LIFE IS UNPREDICTABLE…

Life is unpredictable, just like feelings are unpredictable. You never know what emotion will come when you hear of a loved one’s death until it happens.

It feels like I’ve experienced a tidal wave of loss over the last few years. My husband, brother-in-law, job, our family dog, my mom – each one gone too soon. We even decided to move from our family home of 20+ years just to top it all off.

Each grief piled onto the next, numbing my senses. I wondered what more life could take. Then came word of my brother’s passing.

My brother and I had drifted apart over the years, but all of those childhood memories flooded back when I got the call that he was gone. You know, those moments that you’ll always cherish – now that you know you won’t make any more of them.

Laughing uncontrollably as his too-big dinner plate got stuck in the microwave. Lazy Saturdays reading the back of cereal boxes and building colorful towers of cardboard “walls” so I wouldn’t ask for one of the boxes. We had a language all our own, even when our words were few.

Yes, there was distance and estrangement between us in our late adulthood. I can’t ignore the regret I feel about that. But comfort lives in those innocent, happy times that death can’t touch. I cling to these memories now, times when we were whole.

Now, my focus is on my nieces and nephews, these kids coping with the loss of their father. I know that journey intimately. My own kids are also grieving just when life seemed lost enough. I remind them – and myself – that love never leaves us, even when people do.

If my experience can offer any wisdom, let it be this: Mend fences wherever you can. Reach out to those estranged for reasons once important but now unclear.  Not out of pity or remorse but for the basic human longing for connection.

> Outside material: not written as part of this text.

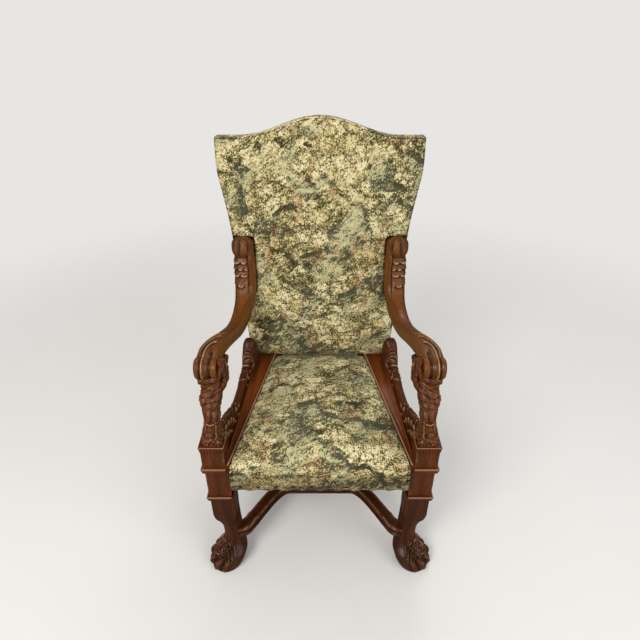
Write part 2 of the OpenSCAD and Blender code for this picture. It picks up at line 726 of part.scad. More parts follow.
module stretcher_bar(end_x, y0, bow_y, w) {
    for (t = bar_steps)
        translate([0, 0, stretcher_z + stretcher_h * t[0]])
            linear_extrude(stretcher_h * t[1]) bar_plan(end_x, y0, bow_y, w * t[2]);
}

module stretcher_front() {
    color(walnut) stretcher_bar(front_end_x, front_bar_y, stretcher_bow, stretcher_w);
}

module rear_bar_tenons(g) {
    x = rear_end_x + tenon_l + g;
    translate([-x, rear_bar_y - tenon_t / 2 - g, stretcher_z + stretcher_h * 0.2 - g])
        cube([2 * x, tenon_t + 2 * g, stretcher_h * 0.6 + 2 * g]);
}

module stretcher_rear() {
    color(walnut) union() {
        stretcher_bar(rear_end_x, rear_bar_y, rear_bow, rear_bar_w);
        for (s = [-1, 1]) side(s) intersection() {
            rear_bar_tenons(0);
            translate([rear_end_x - 1, rear_bar_y - tenon_t, 0]) cube([2 * tenon_l, 2 * tenon_t, peak_z]);
        }
    }
}

module stretcher_link() {
    color(walnut) for (t = bar_steps) {
        y0 = front_bar_y + stretcher_bow + stretcher_w * t[2] / 2;
        y1 = rear_bar_y + rear_bow - rear_bar_w * t[2] / 2;
        translate([-rear_bar_w * t[2] / 2, y0, stretcher_z + stretcher_h * t[0]])
            cube([rear_bar_w * t[2], y1 - y0, stretcher_h * t[1]]);
    }
}

// Seat upholstery: webbing and hessian on the frame, stuffing over them, and the cover
web_z = rail_top_z;
hessian_z = web_z + 2 * web_t;
stuff_z = hessian_z + hessian_t;
web_in = 3;

module seat_webbing() {
    y0 = block_front + 6;
    y1 = rear_rail_y + cross_rail_t - 4;
    across = floor((post_y - 20 - web_rail_front) / (web_w * 1.5));
    gap = (post_y - 20 - web_rail_front) / across;
    color(jute) union() {
        for (i = [0 : across - 1]) {
            y = web_rail_front + 12 + gap * i;
            x0 = fabric_half(y) - web_in;
            x1 = fabric_half(y + web_w) - web_in;
            translate([0, 0, web_z]) linear_extrude(web_t + 0.01)
                polygon([[-x0, y], [x0, y], [x1, y + web_w], [-x1, y + web_w]]);
        }
        for (i = [-2 : 2])
            translate([i * web_w * 1.2 - web_w / 2, y0, web_z + web_t]) cube([web_w, y1 - y0, web_t]);
        translate([-2.9 * web_w, y0, web_z]) cube([5.8 * web_w, cross_rail_t - 10, web_t + 0.01]);
        translate([-2.9 * web_w, rear_rail_y + 3, web_z]) cube([5.8 * web_w, cross_rail_t - 7, web_t + 0.01]);
    }
}

module seat_hessian() {
    y0 = block_front + 9;
    y1 = post_y - 5;
    color(jute) translate([0, 0, hessian_z]) linear_extrude(hessian_t) polygon([
        [-fabric_half(y0) + web_in, y0], [fabric_half(y0) - web_in, y0],
        [fabric_half(y1) - web_in, y1], [-fabric_half(y1) + web_in, y1]
    ]);
}

// Side view of the seat: [depth, height, share of the crown], from the back edge round the roll to the hem
roll_y = block_front + 3;
hem_z = rail_low_z + front_hem;
SEAT_TOP = [
    [post_y - 8, stuff_z + 5, 0],
    [post_y - 26, stuff_z + 9, 0.10],
    [post_y - 70, stuff_z + 13, 0.50],
    [mix(roll_y, post_y, 0.50), stuff_z + 14, 0.85],
    [mix(roll_y, post_y, 0.24), stuff_z + 15, 0.86],
    [roll_y + 30, stuff_z + 14, 0.66],
    [roll_y + 2, stuff_z + 8, 0.42],
    [roll_y - front_roll * 0.72, stuff_z - 6, 0.16],
    [roll_y - front_roll, mix(hem_z, stuff_z, 0.62), 0],
    [roll_y - front_roll * 0.86, mix(hem_z, stuff_z, 0.30), 0],
    [roll_y - front_roll * 0.42, hem_z, 0]
];
SEAT_UNDER = [
    [post_y - 8, stuff_z, 0],
    [post_y - 26, stuff_z, 0],
    [post_y - 70, stuff_z, 0],
    [mix(roll_y, post_y, 0.50), stuff_z, 0],
    [mix(roll_y, post_y, 0.24), stuff_z, 0],
    [roll_y + 30, stuff_z, 0],
    [roll_y + 3, stuff_z, 0],
    [roll_y - 0.5, stuff_z - 8, 0],
    [roll_y - 0.5, mix(hem_z, stuff_z, 0.62), 0],
    [roll_y - 0.5, mix(hem_z, stuff_z, 0.30), 0],
    [roll_y - 0.5, hem_z, 0]
];
seat_across = 12;
seat_rings = 20;
function seat_edge(u) = 1 - pow(abs(u), 3.2);
// A point of the seat's outer skin, thicker by t; u runs across and s from back to front
function seat_point(u, s, t, under) =
    let(
        a = along(SEAT_TOP, s), b = along(SEAT_UNDER, s), p = under ? b : a,
        d = along(SEAT_TOP, s + 0.02) - along(SEAT_TOP, s - 0.02), l = norm([d[0], d[1]]),
        side_drop = under ? 0 : (1 - seat_edge(u)) * 4 * ease(5 - 7 * s),
        y = p[0] + (under ? 0 : t * d[1] / l), z = p[1] + seat_crown * p[2] * seat_edge(u) - side_drop
            + (under ? 0 : -t * d[0] / l)
    )
    [u * (fabric_half(max(y, block_front)) - 0.4 + (t > 0 ? cover_t : 0) - (t > 0 ? 0.2 : 0)), y, z];

module seat_form(t0, t1) {
    skin([for (j = [0 : seat_rings])
        let(s = j / seat_rings)
        concat(
            [for (i = [0 : seat_across]) seat_point(2 * i / seat_across - 1, s, t1, false)],
            [for (i = [seat_across : -1 : 0]) seat_point(2 * i / seat_across - 1, s, max(0, t0), t0 < 0)]
        )]);
}

module seat_stuffing() {
    color(linen) seat_form(-1, 0);
}

module seat_cover() {
    color(tapestry) seat_form(0.5, cover_t);
}

// Dust cover tacked under the rails
module dust_cover() {
    y0 = block_front + 8;
    y1 = rear_rail_y + cross_rail_t - 3;
    t = 1.2;
    color(jute) translate([0, 0, rail_low_z - t]) linear_extrude(t) polygon([
        [-block_in + 4, y0], [block_in - 4, y0], [block_in - 4, block_back + 4],
        [rail_half(block_back + 4) - 10, block_back + 4], [rail_half(post_y - 4) - 10, post_y - 4],
        [rear_end_x - 4, post_y - 4], [rear_end_x - 4, y1],
        [-rear_end_x + 4, y1], [-rear_end_x + 4, post_y - 4],
        [-rail_half(post_y - 4) + 10, post_y - 4], [-rail_half(block_back + 4) + 10, block_back + 4],
        [-block_in + 4, block_back + 4]
    ]);
}

// Outline of the back, as a loop of points seen from the front
back_low_z = seat_h + back_gap;
side_n = 16;
top_n = 30;
bottom_n = 6;
function back_loop(inset) = let(
        z0 = back_low_z + inset, z1 = back_h - inset,
        right = [for (i = [0 : side_n]) let(z = mix(z0, z1, i / side_n)) [back_half(z) - inset, z]],
        top = [for (i = [0 : top_n]) let(x = mix(back_half(z1) - inset, -back_half(z1) + inset, i / top_n))
            [x, crest_z(x) - inset]],
        left = [for (i = [side_n : -1 : 0]) let(z = mix(z0, z1, i / side_n)) [-back_half(z) + inset, z]],
        low = [for (i = [1 : bottom_n - 1])
            [mix(-back_half(z0) + inset, back_half(z0) - inset, i / bottom_n), z0]]
    )
    concat([for (i = [0 : side_n - 1]) right[i]], top, [for (i = [1 : side_n]) left[i]], low);

back_mid_z = mix(back_low_z, back_h, 0.5);
// Loop shrunk towards the middle by a share k, in front of the frame by d
function back_ring(inset, k, d) = [for (p = back_loop(inset))
    let(x = p[0] * k, z = mix(back_mid_z, p[1], k)) [x, post_front(z) - d, z]];
// Shares of the outline and of the crown, from the edge to the middle
BACK_RINGS = [[1, 0], [0.98, 0.34], [0.92, 0.60], [0.80, 0.82], [0.60, 0.95], [0.30, 1], [0.02, 1]];
function back_depth(f) = back_edge + (back_crown - back_edge) * f;

module arm_notches(g) {
    for (s = [-1, 1]) side(s) intersection() {
        translate([pad_x - arm_pad_w / 2 - g, -big / 2, arm_dip_z + 24])
            cube([arm_pad_w + 60, big, arm_top_z - arm_dip_z - 24 + g]);
        between_planes(-60, 0);
    }
}

module back_webbing() {
    rows = floor((back_h - crest_h - lower_rail_z - lower_rail_h) / (web_w * 1.9));
    step = (back_h - crest_h - lower_rail_z - lower_rail_h) / rows;
    color(jute) union() {
        intersection() {
            for (i = [-2 : 2])
                translate([i * web_w * 1.35 - web_w / 2, -big / 2, lower_rail_z + 8])
                    cube([web_w, big, back_h - 24 - lower_rail_z]);
            between_planes(-web_t, 0);
        }
        difference() {
            intersection() {
                for (i = [0 : rows - 1])
                    let(z = lower_rail_z + lower_rail_h + (i + 0.5) * step - web_w / 2)
                    translate([10 - post_outer(z), -big / 2, z]) cube([2 * post_outer(z) - 20, big, web_w]);
                between_planes(-2 * web_t, 0);
            }
            arm_notches(1);
        }
    }
}

module back_hessian() {
    color(jute) difference() {
        intersection() {
            translate([0, big / 2, 0]) rotate([90, 0, 0]) linear_extrude(big) polygon(back_loop(cover_t + 4));
            between_planes(-2 * web_t - hessian_t, -2 * web_t);
        }
        arm_notches(1);
    }
}

stuff_d = 2 * web_t + hessian_t + 0.05;
module back_stuffing() {
    color(linen) difference() {
        skin(concat(
            [for (i = [len(BACK_RINGS) - 1 : -1 : 0])
                back_ring(cover_t + cover_gap, BACK_RINGS[i][0], back_depth(BACK_RINGS[i][1]) - cover_gap)],
            [back_ring(cover_t + cover_gap, 1, stuff_d)]
        ));
        arm_notches(1);
    }
}

module back_cover() {
    n = len(BACK_RINGS);
    color(tapestry) difference() {
        skin(concat(
            [for (i = [n - 1 : -1 : 0]) back_ring(0, BACK_RINGS[i][0], back_depth(BACK_RINGS[i][1]) + cover_t)],
            [back_ring(0, 1, -post_d), back_ring(cover_t, 1, -post_d)],
            [for (r = BACK_RINGS) back_ring(cover_t, r[0], back_depth(r[1]))]
        ));
        arm_notches(1);
        intersection() {
            behind_post_face();
            translate([-big / 2, 0, 0]) cube([big, big, lower_rail_z]);
        }
    }
}

module outside_back() {
    color(tapestry) intersection() {
        translate([0, big / 2, 0]) rotate([90, 0, 0]) linear_extrude(big) polygon(back_loop(1));
        between_planes(post_d, post_d + outside_t);
    }
}

// A domed nail head whose flat side is at the origin, facing along +Z
module nail_head() {
    r = (nail_d * nail_d / 4 + nail_h * nail_h) / (2 * nail_h);
    rotate_extrude($fn = 24) polygon(concat(
        [[0, 0]], [for (i = [0 : 4]) let(z = nail_h * i / 4) [sqrt(max(0, r * r - pow(z + r - nail_h, 2))), z]]
    ));
}

hem_share = 0.975;
hem_a = seat_point(0, hem_share - 0.015, cover_t, false);
hem_b = seat_point(0, hem_share + 0.015, cover_t, false);
hem_tilt = atan2(hem_a[1] - hem_b[1], hem_a[2] - hem_b[2]);
module hem_nail(x, s) {
    p = seat_point(0, s, cover_t + fit, false);
    translate([x, p[1], p[2]]) rotate([90 - hem_tilt, 0, 0]) nail_head();
}

module front_nails() {
    n = floor((2 * fabric_front_half - 50) / nail_pitch);
    color(bronze) for (i = [0 : n]) hem_nail((i - n / 2) * nail_pitch, hem_share);
}

back_nail_in = 9;
module back_nails() {
    rows = floor((back_h - back_low_z - 40) / nail_pitch);
    tops = floor(2 * (back_top_half - 30) / nail_pitch);
    lows = floor(2 * (back_low_half - 30) / nail_pitch);
    places = concat(
        [for (i = [0 : rows]) for (s = [-1, 1])
            let(z = mix(back_low_z + 20, back_h - 20, i / rows)) [s * (back_half(z) - back_nail_in), z]],
        [for (i = [1 : tops - 1]) let(x = mix(-back_top_half + 10, back_top_half - 10, i / tops))
            [x, crest_z(x) - back_nail_in]],
        [for (i = [1 : lows - 1]) let(x = mix(-back_low_half + 10, back_low_half - 10, i / lows))
            [x, back_low_z + back_nail_in]]
    );
    color(bronze) for (p = places)
        translate([p[0], post_front(p[1]) + post_d + outside_t, p[1]])
            rotate([-90 - lean, 0, 0]) nail_head();
}

front_leg(-1);  // front_leg_left
front_leg(1);  // front_leg_right
block_cap(-1);  // block_cap_left
block_cap(1);  // block_cap_right
mid_moulding(-1);  // mid_moulding_left
mid_moulding(1);  // mid_moulding_right
low_moulding(-1);  // low_moulding_left
low_moulding(1);  // low_moulding_right
rear_post(-1);  // rear_post_left
rear_post(1);  // rear_post_right
front_rail();
rear_rail();
side_rail(-1);  // side_rail_left
side_rail(1);  // side_rail_right
web_rail(-1);  // web_rail_left
web_rail(1);  // web_rail_right
front_corner(-1);  // front_corner_left
front_corner(1);  // front_corner_right
rear_corner(-1);  // rear_corner_left
rear_corner(1);  // rear_corner_right
seat_border(-1);  // seat_border_left
seat_border(1);  // seat_border_right
side_scroll(-1);  // side_scroll_left
side_scroll(1);  // side_scroll_right
arm_support(-1);  // arm_support_left
arm_support(1);  // arm_support_right
arm(-1);  // arm_left
arm(1);  // arm_right
crest_rail();
lower_back_rail();
stretcher_front();
stretcher_rear();
stretcher_link();
seat_webbing();
seat_hessian();
seat_stuffing();
seat_cover();
dust_cover();
back_webbing();
back_hessian();
back_stuffing();
back_cover();
outside_back();
front_nails();
back_nails();
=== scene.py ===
"""High-back carved armchair: carving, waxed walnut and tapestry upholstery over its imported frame.

The chair faces -Y, X runs to the right, Z is up, all lengths are in metres.
"""

import json
import math

import bpy
import numpy as np
from bpy.props import FloatProperty, FloatVectorProperty, PointerProperty
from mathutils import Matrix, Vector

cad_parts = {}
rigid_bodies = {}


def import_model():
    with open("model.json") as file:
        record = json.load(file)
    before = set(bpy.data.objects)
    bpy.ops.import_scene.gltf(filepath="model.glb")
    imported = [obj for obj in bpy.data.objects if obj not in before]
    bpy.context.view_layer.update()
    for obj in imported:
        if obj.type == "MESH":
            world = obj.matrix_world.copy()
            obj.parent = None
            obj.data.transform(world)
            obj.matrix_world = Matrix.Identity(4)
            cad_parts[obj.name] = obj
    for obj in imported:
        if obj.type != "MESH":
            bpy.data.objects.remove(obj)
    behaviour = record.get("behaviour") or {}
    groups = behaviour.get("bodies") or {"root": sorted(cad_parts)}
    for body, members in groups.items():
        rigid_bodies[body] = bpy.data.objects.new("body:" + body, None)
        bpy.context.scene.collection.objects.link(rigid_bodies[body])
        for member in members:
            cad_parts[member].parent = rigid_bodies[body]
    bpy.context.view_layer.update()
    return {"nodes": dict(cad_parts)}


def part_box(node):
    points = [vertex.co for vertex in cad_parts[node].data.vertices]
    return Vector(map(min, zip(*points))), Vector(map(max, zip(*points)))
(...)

Say “I love you.” now – because you never know when it may be your last chance

I’ll never stop thinking about if I had more time with my brother. More joyful days to outweigh the difficult ones in between. But I’m so grateful for the happy, silly, ordinary moments death can’t take away. May we make many more of those moments with the people who remain. Love is stronger than any hurt – so let’s flood our lives with love and overtake the pain.